Otis Library explains effects of budget cuts to City Council

Norwich – If the City Council approves a proposed budget of $995,000 for Otis Library as recommended by City Manager John Salomone, the total would still be $130,000 less than the library received from the city four years ago.

Otis Library, run by an independent board of trustees but mostly funded by the city, received four years of steady budget cuts from the city until the budget stabilized at $950,000 last year. City Manager John Salomone has recommended increasing library funding to $995,000 for fiscal 2019-20, while library officials requested an increase to $1.194 million.

Library Executive Director Robert Farwell and three board officers discussed the library’s proposed budget with the City Council during a department budget meeting Monday. Farwell said the recommendation was lower than requested, but “an improvement from where we were.” He called it a “step in the right direction.”

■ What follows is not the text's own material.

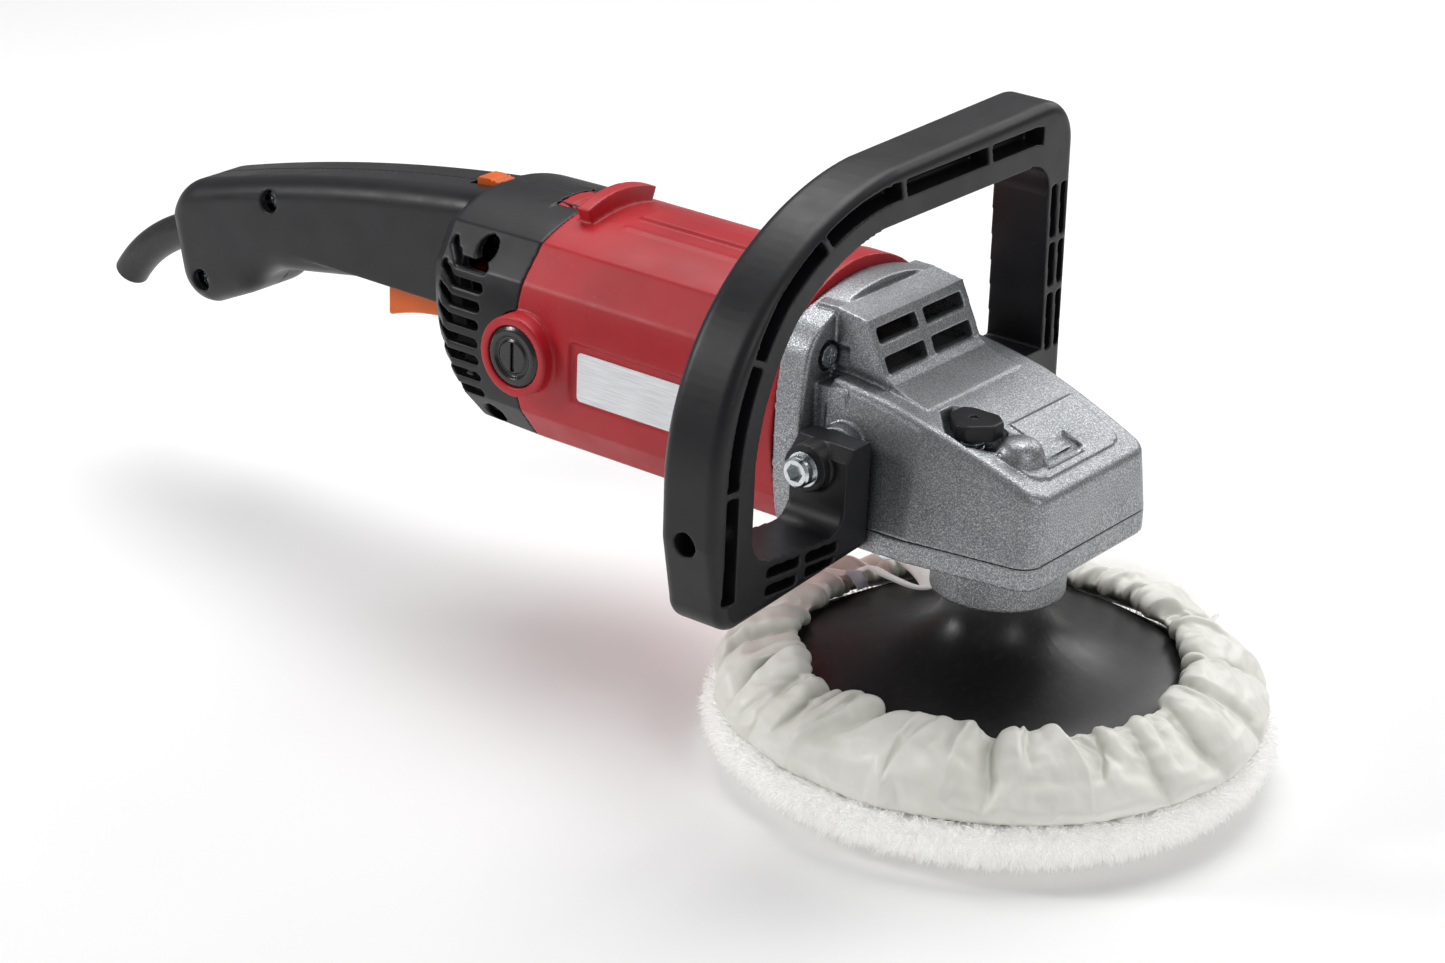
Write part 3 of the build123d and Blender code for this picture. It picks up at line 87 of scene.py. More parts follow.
# ---- materials: a small wrapper round a node tree ----
class Paint:
    """One procedural material, with helpers that add and join nodes."""

    def __init__(self, name, roughness=0.5, metallic=0.0, specular=0.5):
        self.material = bpy.data.materials.new(name)
        self.material.use_nodes = True
        self.tree = self.material.node_tree
        self.surface = self.tree.nodes["Principled BSDF"]
        self.surface.inputs["Roughness"].default_value = roughness
        self.surface.inputs["Metallic"].default_value = metallic
        self.surface.inputs["Specular IOR Level"].default_value = specular
        self.place = self.add("ShaderNodeTexCoord").outputs["Object"]

    def add(self, kind, **settings):
        node = self.tree.nodes.new(kind)
        for key, value in settings.items():
            setattr(node, key, value)
        return node

    def join(self, source, target):
        self.tree.links.new(source, target)

    def feed(self, node, **inputs):
        for key, value in inputs.items():
            socket = node.inputs[key.replace("_", " ")]
            if hasattr(value, "links"):
                self.join(value, socket)
            else:
                socket.default_value = value

    def stretched(self, x, y, z):
        """Object coordinates scaled apart along the axes."""
        node = self.add("ShaderNodeMapping")
        self.join(self.place, node.inputs["Vector"])
        node.inputs["Scale"].default_value = (x, y, z)
        return node.outputs["Vector"]

    def noise(self, scale, detail=2.0, roughness=0.5, vector=None):
        node = self.add("ShaderNodeTexNoise")
        self.feed(node, Vector=vector or self.place, Scale=scale, Detail=detail, Roughness=roughness)
        return node.outputs["Fac"]

    def waves(self, scale, direction="X", distortion=0.0, vector=None):
        node = self.add("ShaderNodeTexWave", bands_direction=direction)
        self.feed(node, Vector=vector or self.place, Scale=scale, Distortion=distortion, Detail=1.0)
        return node.outputs["Fac"]

    def ramp(self, value, *stops):
        """Colour ramp; each stop is (position, colour)."""
        node = self.add("ShaderNodeValToRGB")
        self.join(value, node.inputs["Fac"])
        points = node.color_ramp.elements
        while len(points) < len(stops):
            points.new(0.5)
        for point, (position, colour) in zip(points, stops):
            point.position = position
            point.color = (*colour, 1.0) if len(colour) == 3 else (colour[0],) * 3 + (1.0,)
        return node.outputs["Color"]

    def blend(self, share, a, b, mode="MIX"):
        node = self.add("ShaderNodeMix", data_type="RGBA", blend_type=mode)
        for value, index in ((share, 0), (a, 6), (b, 7)):
            socket = node.inputs[index]
            if hasattr(value, "links"):
                self.join(value, socket)
            else:
                socket.default_value = value if index == 0 else (*value, 1.0)
        return node.outputs[2]

    def math(self, operation, a, b=0.0):
        node = self.add("ShaderNodeMath", operation=operation)
        for value, socket in ((a, node.inputs[0]), (b, node.inputs[1])):
            if hasattr(value, "links"):
                self.join(value, socket)
            else:
                socket.default_value = value
        return node.outputs[0]

    def bump(self, height, depth, strength=1.0, below=None):
        node = self.add("ShaderNodeBump")
        self.feed(node, Height=height, Distance=depth, Strength=strength)
        if below is not None:
            self.join(below, node.inputs["Normal"])
        return node.outputs["Normal"]

    def rounded(self, radius):
        """Normals turned round the edges, for crisp machined shapes."""
        node = self.add("ShaderNodeBevel", samples=4)
        node.inputs["Radius"].default_value = radius
        return node.outputs["Normal"]

    def painted_edge_highlight(self, radius):
        """A mask that is 1 on edges of about that radius, used to paint highlights on edges."""
        turned = self.rounded(radius)
        true = self.add("ShaderNodeNewGeometry").outputs["Normal"]
        dot = self.add("ShaderNodeVectorMath", operation="DOT_PRODUCT")
        self.join(turned, dot.inputs[0])
        self.join(true, dot.inputs[1])
        return self.ramp(dot.outputs["Value"], (0.80, (1.0,)), (0.985, (0.0,)))

    def hollows(self, reach):
        """A mask that is 1 deep in folds and corners, seen over that reach, used to paint shade there."""
        node = self.add("ShaderNodeAmbientOcclusion", samples=8)
        node.inputs["Distance"].default_value = reach
        return self.ramp(node.outputs["AO"], (0.45, (1.0,)), (0.95, (0.0,)))

    def finish(self, colour=None, roughness=None, normal=None):
        for value, key in ((colour, "Base Color"), (roughness, "Roughness"), (normal, "Normal")):
            if value is None:
                continue
            if hasattr(value, "links"):
                self.join(value, self.surface.inputs[key])
            else:
                self.surface.inputs[key].default_value = value if key == "Roughness" else (*value, 1.0)
        return self.material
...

Board Treasurer Charles Seeman told the City Council that the library has been running an operational budget deficit for the past few years and has been forced to take money from the library’s endowment to cover operating losses.

Farwell said the library already cut staff salaries from $775,000 to $730,000, leaving gaps in service when someone is sick or on vacation. Farwell said cutting services would have a circular effect, because the city then could question requests to increase funding if services are declining. But continued cuts could lead to reduced programs and hours, Farwell said.

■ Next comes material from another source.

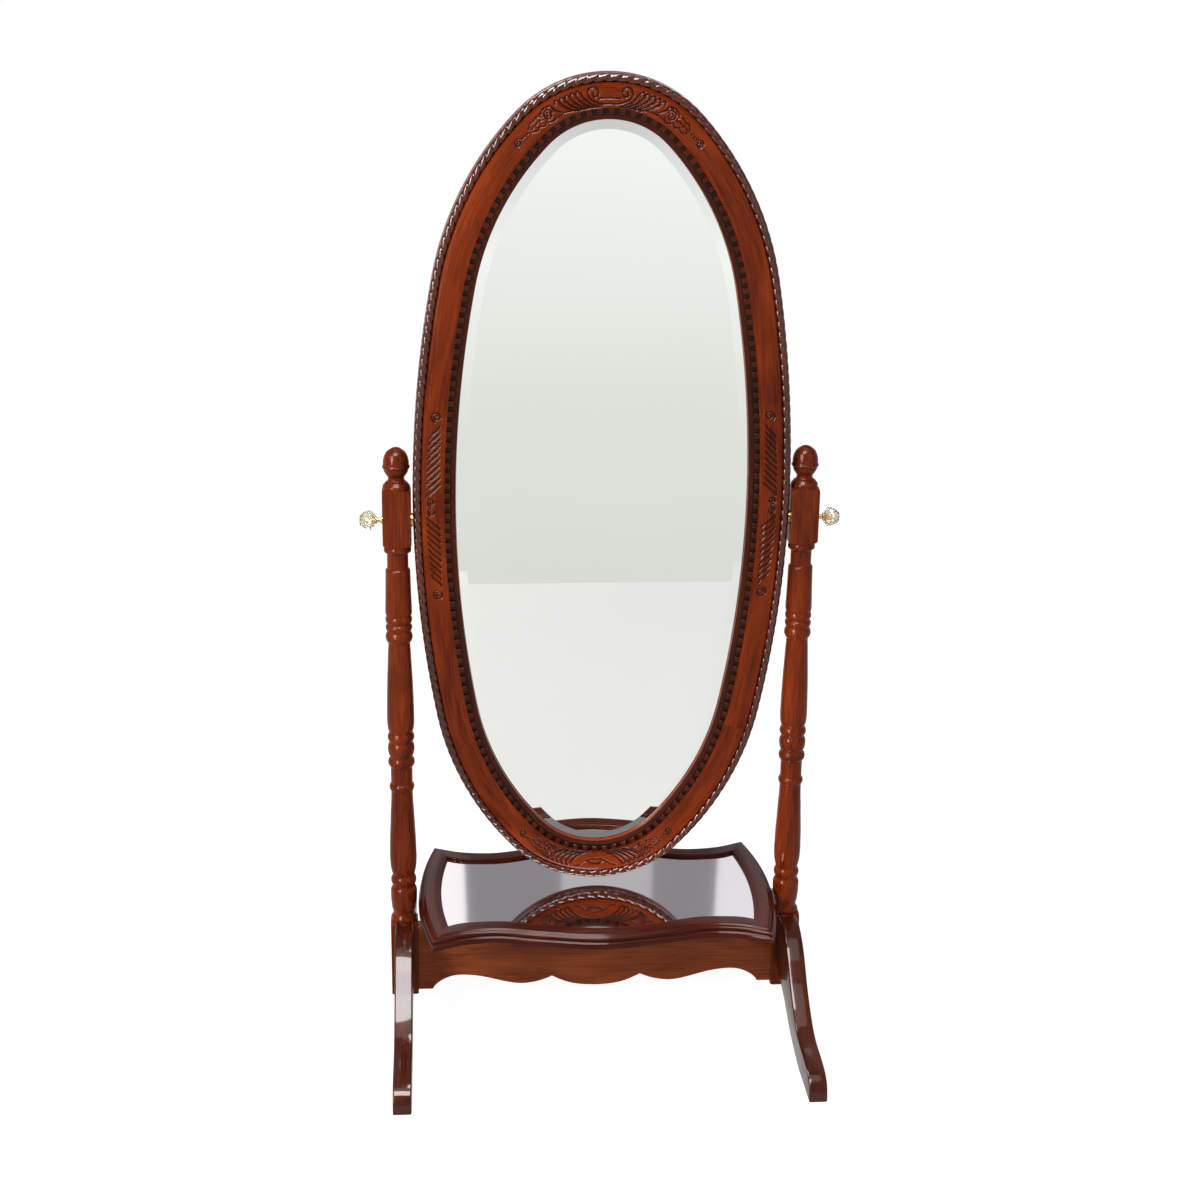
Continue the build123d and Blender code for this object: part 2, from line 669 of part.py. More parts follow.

Seeman said the library has projected an operating loss of $238,000 this year. He said it will take all of the library’s endowment interest income and part of its principal to cover the loss. Otis has an endowment totaling $4.5 million, of which about half is restricted and cannot be drawn down to cover an operating loss.

“As long as we keep pulling money out of the principal, it’s going to get worse and worse,” Vice Chairman Nicholas Fortson said.

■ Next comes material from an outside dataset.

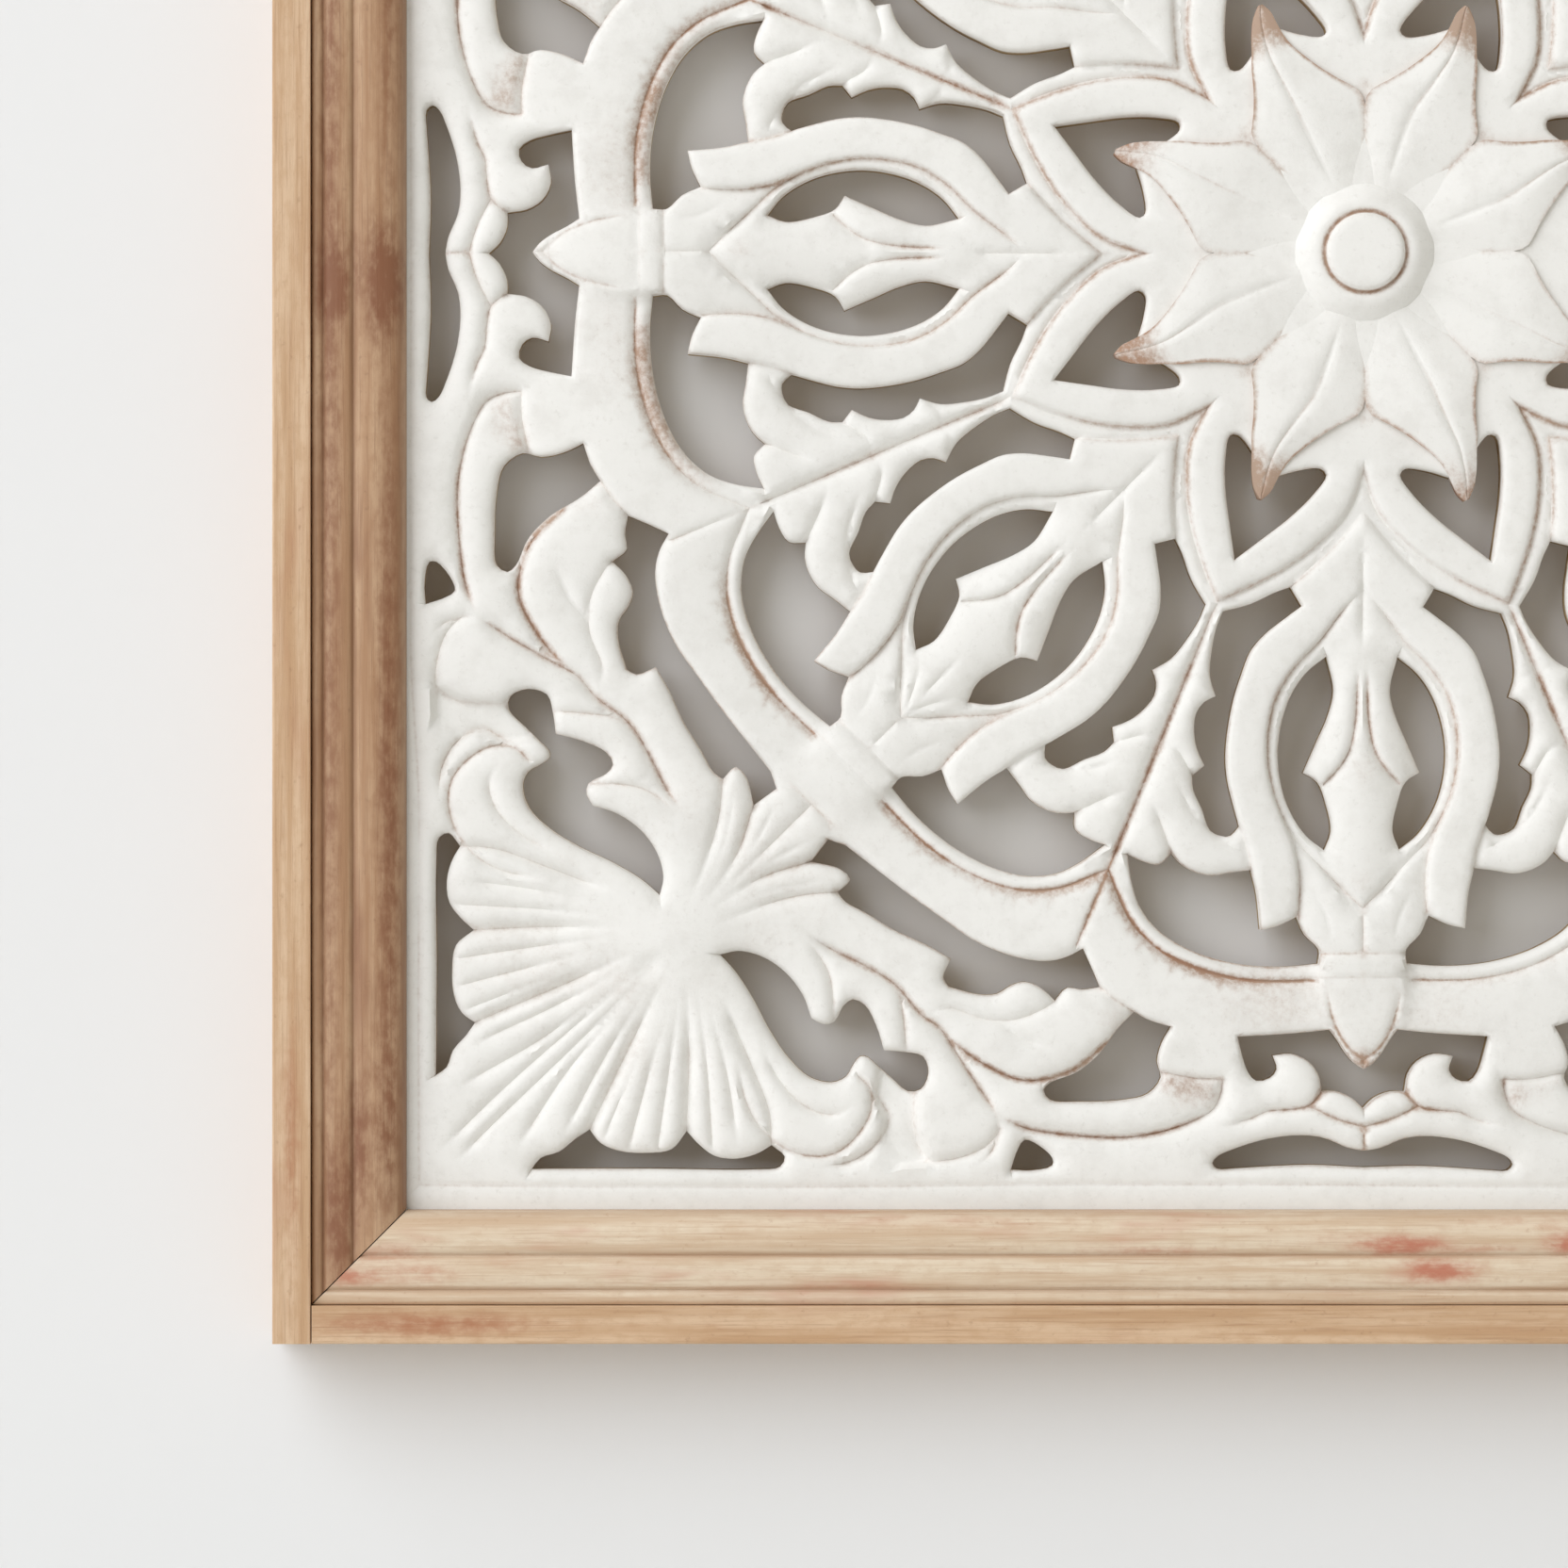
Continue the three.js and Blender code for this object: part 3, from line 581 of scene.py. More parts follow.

Aldermen said they recognized the value of the library to the city, and in its role as a community center for Norwich. But aldermen also complained that they had not received the library’s operating budget with line items for specific expenses and its various revenue sources, including fundraising. Library officials submitted that budget to the city in November along with its budget request and said they would provide copies to the City Council directly.

Farwell said annual fundraising brings in about $75,000 including the annual appeal, evening with an author and other fundraisers. The annual investment interest income is about $140,000 to $150,000.

“Otis library is a champion in the city of Norwich with programs that are run for the downtown economic development that supports people coming downtown,” board Chairman John Iovino said. “We need to begin thinking about supporting our champions and not making it difficult for champions to continue to be champions. It’s hard to do that year after year.”